WHAT YOU SHOULD DO: Show every line below where "their" can be found.
****
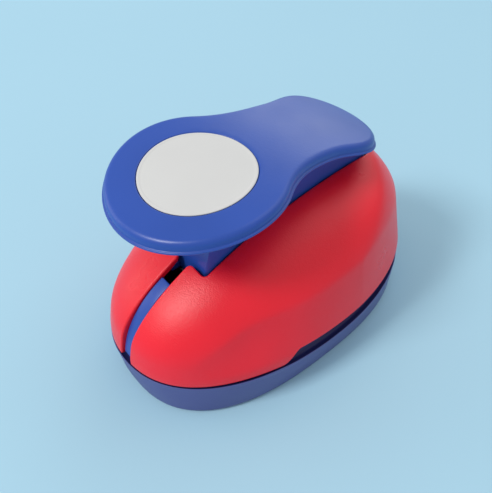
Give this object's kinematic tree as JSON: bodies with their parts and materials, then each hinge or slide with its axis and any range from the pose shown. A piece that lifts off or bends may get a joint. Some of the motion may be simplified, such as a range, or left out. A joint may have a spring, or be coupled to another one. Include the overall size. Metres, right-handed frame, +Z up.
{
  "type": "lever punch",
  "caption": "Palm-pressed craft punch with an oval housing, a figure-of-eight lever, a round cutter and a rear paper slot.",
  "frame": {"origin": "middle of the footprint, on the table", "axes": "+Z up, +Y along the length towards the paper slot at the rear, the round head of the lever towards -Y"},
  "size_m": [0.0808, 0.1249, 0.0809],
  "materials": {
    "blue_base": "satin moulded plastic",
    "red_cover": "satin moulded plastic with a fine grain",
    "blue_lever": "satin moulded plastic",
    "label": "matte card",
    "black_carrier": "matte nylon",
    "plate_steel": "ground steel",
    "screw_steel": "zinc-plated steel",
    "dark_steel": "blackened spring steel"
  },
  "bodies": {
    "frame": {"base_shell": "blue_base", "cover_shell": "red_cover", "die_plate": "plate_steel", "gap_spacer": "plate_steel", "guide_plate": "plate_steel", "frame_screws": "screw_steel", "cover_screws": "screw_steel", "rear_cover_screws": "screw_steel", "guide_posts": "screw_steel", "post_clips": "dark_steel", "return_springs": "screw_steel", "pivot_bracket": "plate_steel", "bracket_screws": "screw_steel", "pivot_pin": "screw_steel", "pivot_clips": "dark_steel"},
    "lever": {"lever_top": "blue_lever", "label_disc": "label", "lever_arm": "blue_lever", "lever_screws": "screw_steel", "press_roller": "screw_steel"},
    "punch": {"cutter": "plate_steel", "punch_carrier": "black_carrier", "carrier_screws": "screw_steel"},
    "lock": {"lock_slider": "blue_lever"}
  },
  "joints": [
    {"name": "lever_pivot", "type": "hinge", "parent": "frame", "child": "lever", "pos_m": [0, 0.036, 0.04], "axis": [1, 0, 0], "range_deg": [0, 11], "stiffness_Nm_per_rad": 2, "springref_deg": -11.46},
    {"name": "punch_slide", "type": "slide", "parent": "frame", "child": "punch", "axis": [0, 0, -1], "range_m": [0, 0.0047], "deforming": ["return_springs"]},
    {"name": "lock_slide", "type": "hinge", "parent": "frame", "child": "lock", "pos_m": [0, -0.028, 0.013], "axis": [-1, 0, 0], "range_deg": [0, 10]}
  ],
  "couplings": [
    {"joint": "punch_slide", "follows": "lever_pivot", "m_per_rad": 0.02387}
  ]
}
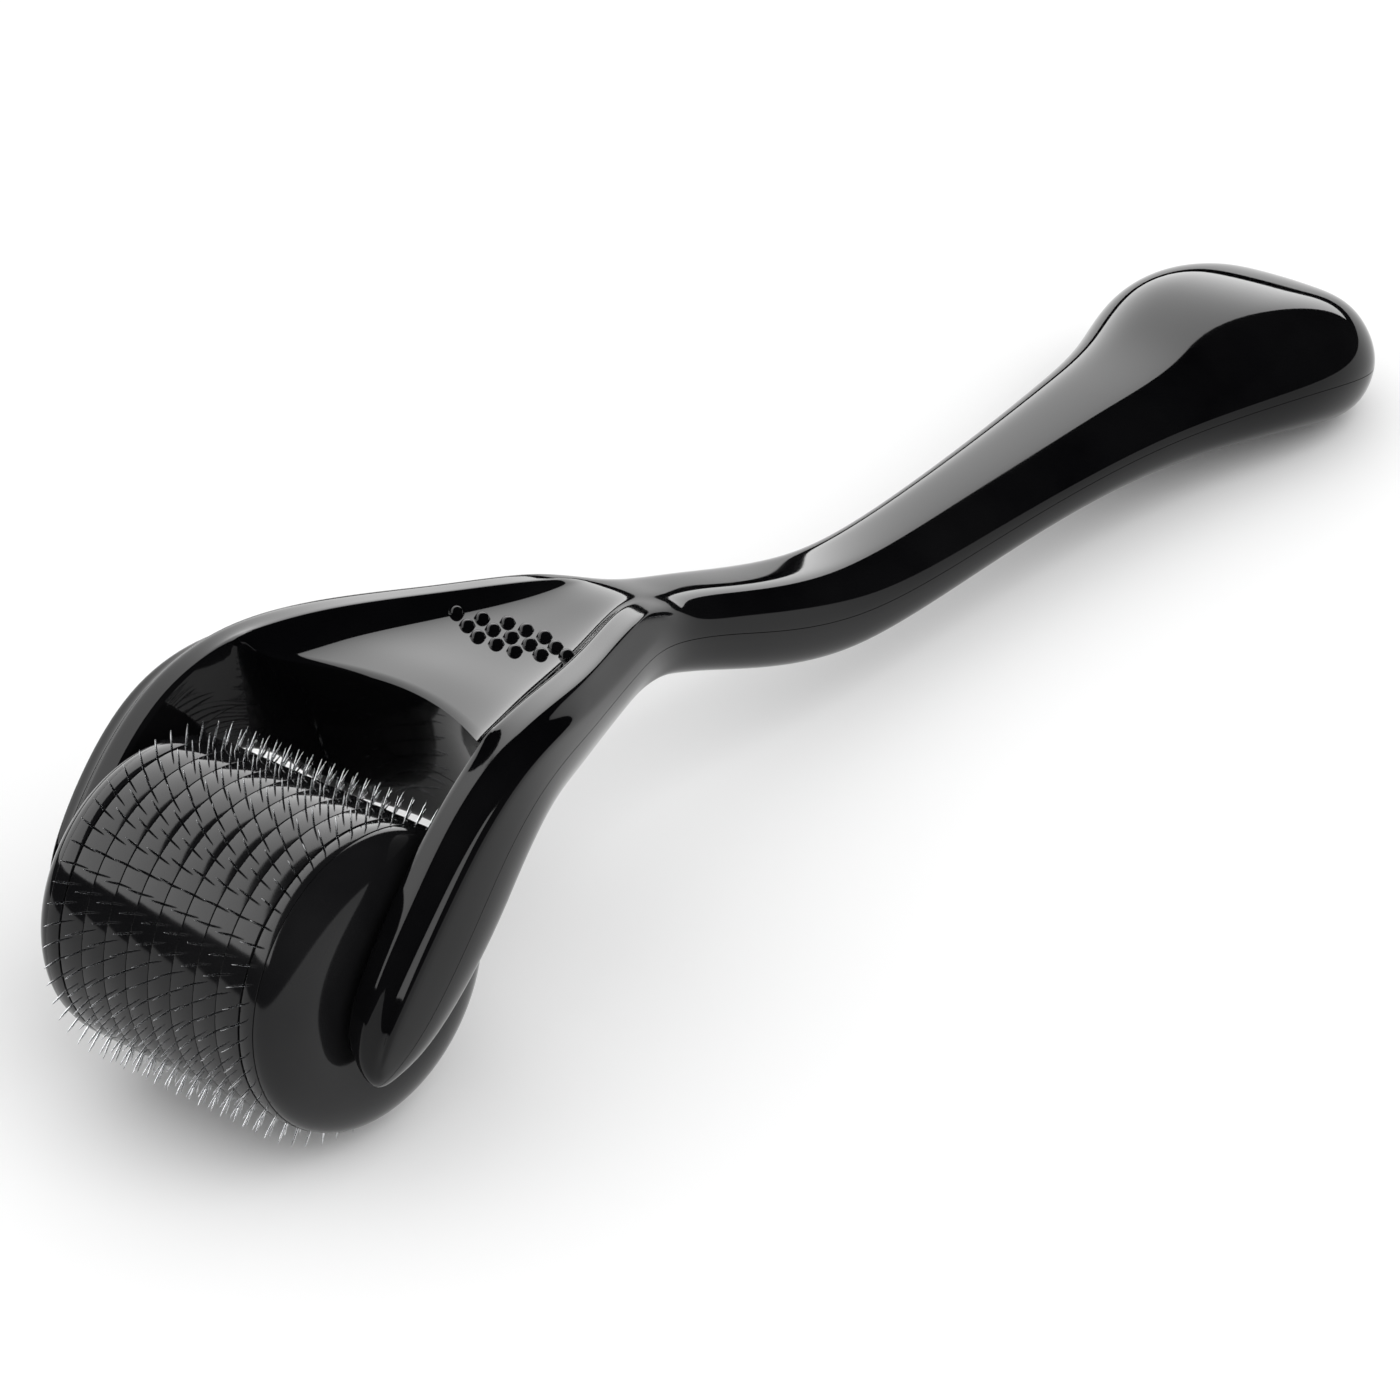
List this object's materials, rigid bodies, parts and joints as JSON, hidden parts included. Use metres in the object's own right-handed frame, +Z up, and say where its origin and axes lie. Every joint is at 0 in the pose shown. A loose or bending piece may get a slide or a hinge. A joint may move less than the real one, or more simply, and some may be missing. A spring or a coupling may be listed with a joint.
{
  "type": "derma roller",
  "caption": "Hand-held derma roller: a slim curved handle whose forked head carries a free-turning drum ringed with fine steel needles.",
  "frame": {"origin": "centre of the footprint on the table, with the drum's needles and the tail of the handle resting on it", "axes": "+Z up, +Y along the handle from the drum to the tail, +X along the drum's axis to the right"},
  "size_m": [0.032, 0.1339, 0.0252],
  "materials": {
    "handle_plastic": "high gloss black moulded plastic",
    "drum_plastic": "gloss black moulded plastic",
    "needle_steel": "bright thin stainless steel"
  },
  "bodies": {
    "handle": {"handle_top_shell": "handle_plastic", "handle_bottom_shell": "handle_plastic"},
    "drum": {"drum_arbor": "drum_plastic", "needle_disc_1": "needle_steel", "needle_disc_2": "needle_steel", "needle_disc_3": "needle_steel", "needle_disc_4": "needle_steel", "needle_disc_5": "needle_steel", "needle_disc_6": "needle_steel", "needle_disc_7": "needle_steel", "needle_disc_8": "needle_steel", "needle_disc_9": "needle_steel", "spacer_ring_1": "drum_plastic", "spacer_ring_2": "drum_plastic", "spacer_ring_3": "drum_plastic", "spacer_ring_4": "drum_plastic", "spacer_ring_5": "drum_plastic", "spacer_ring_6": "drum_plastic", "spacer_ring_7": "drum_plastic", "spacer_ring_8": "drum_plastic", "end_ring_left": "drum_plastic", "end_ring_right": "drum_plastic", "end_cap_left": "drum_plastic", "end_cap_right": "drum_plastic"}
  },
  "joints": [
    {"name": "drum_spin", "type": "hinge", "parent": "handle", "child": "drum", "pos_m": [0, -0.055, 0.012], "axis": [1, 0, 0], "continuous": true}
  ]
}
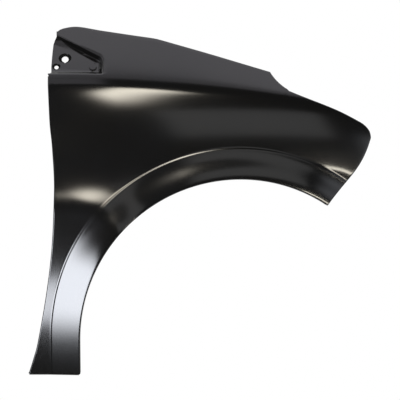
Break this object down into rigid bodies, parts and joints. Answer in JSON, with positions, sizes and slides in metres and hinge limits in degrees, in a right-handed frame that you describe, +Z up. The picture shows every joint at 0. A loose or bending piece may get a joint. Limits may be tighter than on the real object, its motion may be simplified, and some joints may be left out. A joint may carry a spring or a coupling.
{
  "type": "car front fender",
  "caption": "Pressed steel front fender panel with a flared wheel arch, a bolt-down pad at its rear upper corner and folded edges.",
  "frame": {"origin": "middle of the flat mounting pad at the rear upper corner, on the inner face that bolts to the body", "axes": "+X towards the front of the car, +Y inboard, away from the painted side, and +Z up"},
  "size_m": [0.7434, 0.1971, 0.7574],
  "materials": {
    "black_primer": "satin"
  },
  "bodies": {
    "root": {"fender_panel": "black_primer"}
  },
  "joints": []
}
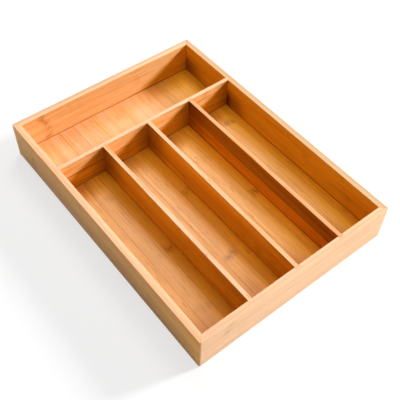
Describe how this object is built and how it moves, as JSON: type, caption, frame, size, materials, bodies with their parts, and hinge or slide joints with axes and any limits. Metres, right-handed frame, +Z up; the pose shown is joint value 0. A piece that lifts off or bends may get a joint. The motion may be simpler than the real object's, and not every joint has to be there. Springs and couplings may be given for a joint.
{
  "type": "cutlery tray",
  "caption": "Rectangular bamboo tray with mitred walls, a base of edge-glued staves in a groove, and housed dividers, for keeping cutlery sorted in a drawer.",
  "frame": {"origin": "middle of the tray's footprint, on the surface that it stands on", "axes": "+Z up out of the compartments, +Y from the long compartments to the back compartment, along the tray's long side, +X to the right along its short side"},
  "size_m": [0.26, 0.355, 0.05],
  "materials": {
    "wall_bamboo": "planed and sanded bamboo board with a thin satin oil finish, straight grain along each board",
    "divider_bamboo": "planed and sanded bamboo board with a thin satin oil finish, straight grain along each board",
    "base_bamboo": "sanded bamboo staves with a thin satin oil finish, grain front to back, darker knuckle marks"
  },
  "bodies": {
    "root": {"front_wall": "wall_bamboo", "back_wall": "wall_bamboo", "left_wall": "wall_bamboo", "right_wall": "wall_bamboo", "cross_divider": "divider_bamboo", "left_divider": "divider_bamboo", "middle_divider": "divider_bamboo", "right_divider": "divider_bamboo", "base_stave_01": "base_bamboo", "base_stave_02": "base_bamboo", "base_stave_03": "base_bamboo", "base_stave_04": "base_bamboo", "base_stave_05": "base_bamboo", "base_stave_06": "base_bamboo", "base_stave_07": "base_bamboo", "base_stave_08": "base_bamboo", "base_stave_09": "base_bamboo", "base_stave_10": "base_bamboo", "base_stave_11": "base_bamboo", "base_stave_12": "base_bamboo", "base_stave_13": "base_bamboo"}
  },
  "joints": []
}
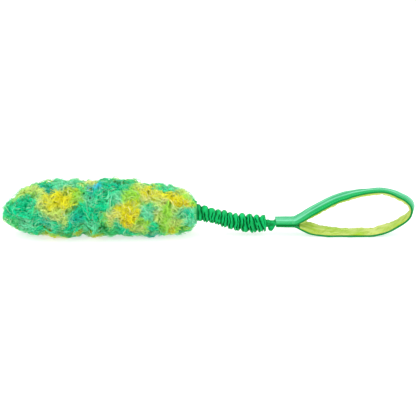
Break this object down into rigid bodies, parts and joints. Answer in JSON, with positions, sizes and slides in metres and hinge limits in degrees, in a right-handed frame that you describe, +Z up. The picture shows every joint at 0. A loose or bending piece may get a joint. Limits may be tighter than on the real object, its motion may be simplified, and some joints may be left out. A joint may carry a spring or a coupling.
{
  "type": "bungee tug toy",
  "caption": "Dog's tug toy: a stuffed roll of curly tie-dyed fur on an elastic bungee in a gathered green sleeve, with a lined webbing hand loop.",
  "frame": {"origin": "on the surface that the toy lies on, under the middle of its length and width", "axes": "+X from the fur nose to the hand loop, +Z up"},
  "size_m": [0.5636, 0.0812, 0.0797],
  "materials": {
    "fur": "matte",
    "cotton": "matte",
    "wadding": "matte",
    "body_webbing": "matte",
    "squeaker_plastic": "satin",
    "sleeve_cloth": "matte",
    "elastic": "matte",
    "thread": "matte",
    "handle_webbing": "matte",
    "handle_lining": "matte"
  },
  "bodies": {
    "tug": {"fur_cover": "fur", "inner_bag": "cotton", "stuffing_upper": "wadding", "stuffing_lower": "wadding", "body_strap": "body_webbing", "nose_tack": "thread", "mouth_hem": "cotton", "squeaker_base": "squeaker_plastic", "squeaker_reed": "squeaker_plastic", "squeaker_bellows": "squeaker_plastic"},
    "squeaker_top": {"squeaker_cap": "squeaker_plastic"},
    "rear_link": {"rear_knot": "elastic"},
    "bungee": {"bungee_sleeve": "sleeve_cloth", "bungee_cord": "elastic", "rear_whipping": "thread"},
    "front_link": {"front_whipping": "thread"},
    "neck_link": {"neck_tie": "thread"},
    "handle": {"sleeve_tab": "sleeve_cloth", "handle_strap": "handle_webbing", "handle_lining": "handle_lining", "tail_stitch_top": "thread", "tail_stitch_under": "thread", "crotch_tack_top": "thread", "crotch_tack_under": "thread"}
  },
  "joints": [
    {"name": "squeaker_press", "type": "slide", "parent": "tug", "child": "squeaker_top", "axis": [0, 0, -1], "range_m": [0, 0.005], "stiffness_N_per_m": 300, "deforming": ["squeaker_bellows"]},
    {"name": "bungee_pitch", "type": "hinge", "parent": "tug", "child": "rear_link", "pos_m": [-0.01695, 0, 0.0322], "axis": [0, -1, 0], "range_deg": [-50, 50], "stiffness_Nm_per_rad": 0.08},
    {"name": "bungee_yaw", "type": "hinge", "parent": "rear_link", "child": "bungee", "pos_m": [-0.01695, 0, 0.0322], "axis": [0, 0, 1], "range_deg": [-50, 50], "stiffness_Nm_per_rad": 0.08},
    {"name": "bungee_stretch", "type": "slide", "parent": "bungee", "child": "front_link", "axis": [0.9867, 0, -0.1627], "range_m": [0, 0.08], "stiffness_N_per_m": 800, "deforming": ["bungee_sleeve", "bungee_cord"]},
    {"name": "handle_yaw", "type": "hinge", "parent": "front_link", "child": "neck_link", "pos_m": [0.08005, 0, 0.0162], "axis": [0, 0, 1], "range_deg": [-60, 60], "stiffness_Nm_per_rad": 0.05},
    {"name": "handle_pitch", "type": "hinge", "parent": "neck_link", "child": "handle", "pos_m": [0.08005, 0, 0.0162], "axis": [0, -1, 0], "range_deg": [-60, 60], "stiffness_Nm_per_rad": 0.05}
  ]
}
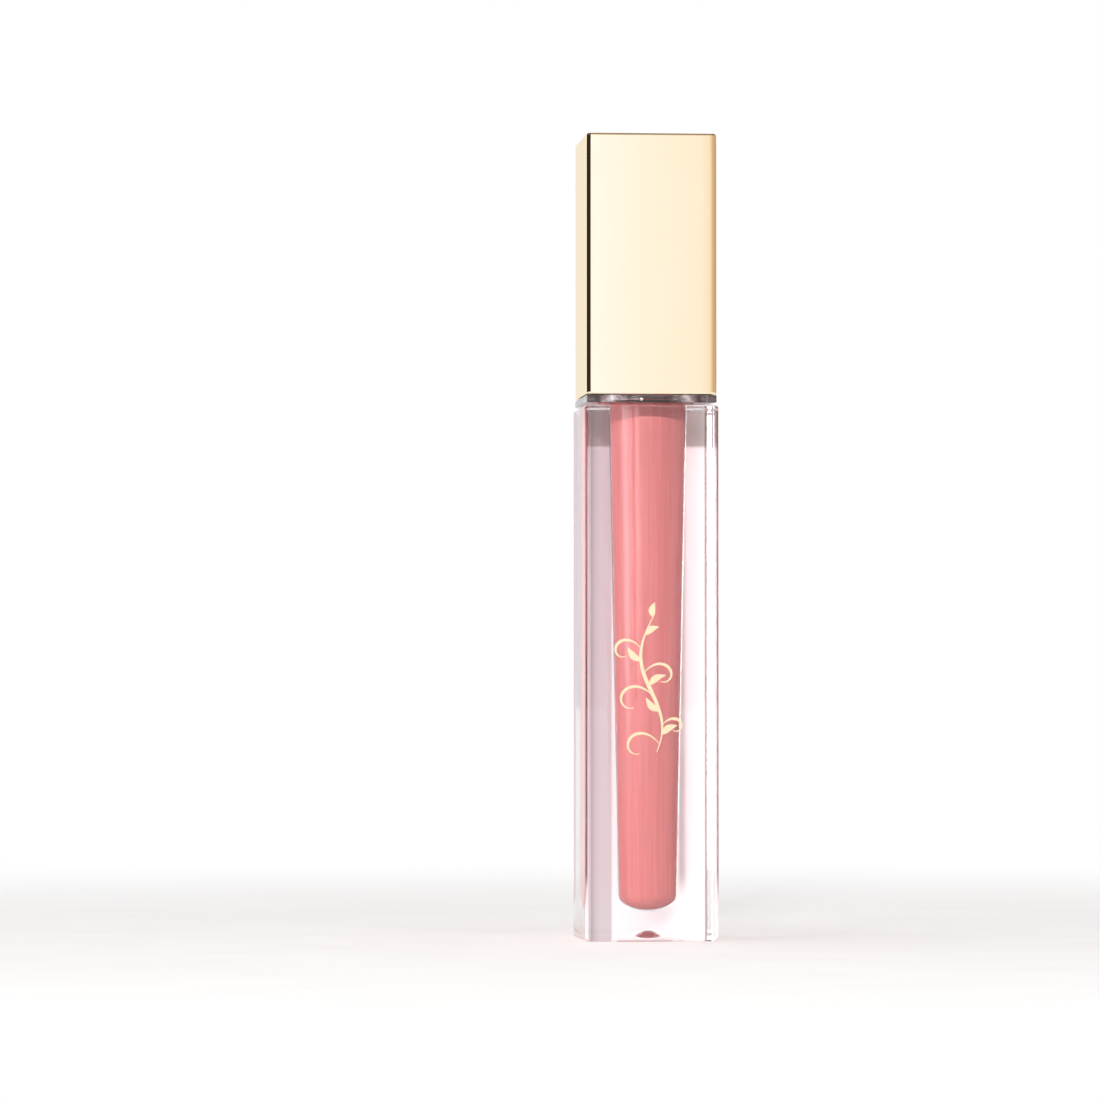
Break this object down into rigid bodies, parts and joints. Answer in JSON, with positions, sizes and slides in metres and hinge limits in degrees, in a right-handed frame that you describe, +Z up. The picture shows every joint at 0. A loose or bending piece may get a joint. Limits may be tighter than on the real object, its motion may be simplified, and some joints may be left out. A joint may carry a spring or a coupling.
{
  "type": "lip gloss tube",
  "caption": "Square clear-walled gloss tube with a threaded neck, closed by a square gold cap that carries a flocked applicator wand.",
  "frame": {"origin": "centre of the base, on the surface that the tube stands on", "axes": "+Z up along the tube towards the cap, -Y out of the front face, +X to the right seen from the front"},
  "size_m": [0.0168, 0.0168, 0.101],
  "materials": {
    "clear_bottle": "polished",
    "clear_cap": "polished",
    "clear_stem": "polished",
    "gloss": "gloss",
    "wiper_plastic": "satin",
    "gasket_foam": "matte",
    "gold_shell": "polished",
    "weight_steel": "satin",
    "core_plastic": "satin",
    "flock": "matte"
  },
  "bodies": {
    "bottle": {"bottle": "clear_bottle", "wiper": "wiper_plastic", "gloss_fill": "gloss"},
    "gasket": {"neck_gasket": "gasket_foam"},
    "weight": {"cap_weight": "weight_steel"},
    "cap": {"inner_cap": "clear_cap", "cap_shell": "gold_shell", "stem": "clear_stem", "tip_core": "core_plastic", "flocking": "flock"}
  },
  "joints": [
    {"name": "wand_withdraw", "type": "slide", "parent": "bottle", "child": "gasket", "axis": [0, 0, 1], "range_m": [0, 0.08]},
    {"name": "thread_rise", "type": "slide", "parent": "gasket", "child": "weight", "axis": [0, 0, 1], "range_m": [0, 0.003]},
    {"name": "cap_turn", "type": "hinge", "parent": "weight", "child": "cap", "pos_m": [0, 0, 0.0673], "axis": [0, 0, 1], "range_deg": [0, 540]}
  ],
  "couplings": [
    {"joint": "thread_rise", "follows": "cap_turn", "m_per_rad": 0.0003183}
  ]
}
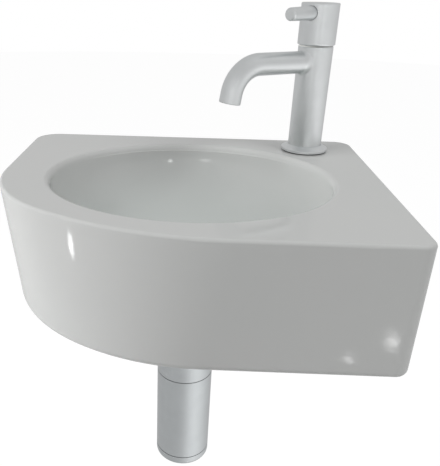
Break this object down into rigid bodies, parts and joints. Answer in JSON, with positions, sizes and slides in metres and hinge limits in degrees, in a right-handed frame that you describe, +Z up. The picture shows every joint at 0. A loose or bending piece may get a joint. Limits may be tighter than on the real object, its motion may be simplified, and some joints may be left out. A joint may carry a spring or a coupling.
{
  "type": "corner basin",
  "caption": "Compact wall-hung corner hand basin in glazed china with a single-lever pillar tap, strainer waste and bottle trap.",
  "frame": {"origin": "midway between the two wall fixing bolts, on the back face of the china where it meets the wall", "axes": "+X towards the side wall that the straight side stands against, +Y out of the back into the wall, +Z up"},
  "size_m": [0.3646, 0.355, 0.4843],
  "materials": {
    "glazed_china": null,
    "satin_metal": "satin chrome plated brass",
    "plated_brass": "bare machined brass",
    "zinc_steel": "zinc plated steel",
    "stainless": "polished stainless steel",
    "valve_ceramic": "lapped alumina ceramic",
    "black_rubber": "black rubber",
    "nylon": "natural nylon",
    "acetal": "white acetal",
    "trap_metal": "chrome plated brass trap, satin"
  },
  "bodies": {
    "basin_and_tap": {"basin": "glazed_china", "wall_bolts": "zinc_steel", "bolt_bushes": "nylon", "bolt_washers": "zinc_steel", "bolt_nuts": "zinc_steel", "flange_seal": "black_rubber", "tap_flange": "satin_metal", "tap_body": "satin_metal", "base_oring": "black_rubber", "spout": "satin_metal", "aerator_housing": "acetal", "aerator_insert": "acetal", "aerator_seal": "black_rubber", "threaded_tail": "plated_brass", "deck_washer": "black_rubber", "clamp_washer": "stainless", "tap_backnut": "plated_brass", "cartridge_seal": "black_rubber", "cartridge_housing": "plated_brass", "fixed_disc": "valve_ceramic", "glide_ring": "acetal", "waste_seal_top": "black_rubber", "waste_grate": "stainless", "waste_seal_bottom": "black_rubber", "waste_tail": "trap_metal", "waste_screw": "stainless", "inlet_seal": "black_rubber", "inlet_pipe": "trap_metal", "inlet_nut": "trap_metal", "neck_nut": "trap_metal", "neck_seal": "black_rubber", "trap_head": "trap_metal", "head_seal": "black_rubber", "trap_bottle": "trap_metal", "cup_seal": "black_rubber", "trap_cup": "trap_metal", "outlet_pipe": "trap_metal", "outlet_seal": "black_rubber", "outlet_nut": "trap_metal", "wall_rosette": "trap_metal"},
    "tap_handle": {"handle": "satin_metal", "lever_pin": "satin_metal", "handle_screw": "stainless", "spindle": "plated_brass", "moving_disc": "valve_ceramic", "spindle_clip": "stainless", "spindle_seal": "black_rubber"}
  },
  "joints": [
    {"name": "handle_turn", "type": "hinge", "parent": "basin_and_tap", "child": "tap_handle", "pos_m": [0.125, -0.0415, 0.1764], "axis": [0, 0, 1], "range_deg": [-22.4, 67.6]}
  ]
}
****
RESULT FOR THIS TASK:
Give this object's kinematic tree as JSON: bodies with their parts and materials, then each hinge or slide with its axis and any range from the pose shown. A piece that lifts off or bends may get a joint. Some of the motion may be simplified, such as a range, or left out. A joint may have a spring, or be coupled to another one. Include the overall size. Metres, right-handed frame, +Z up.
Describe how this object is built and how it moves, as JSON: type, caption, frame, size, materials, bodies with their parts, and hinge or slide joints with axes and any limits. Metres, right-handed frame, +Z up; the pose shown is joint value 0. A piece that lifts off or bends may get a joint. The motion may be simpler than the real object's, and not every joint has to be there. Springs and couplings may be given for a joint.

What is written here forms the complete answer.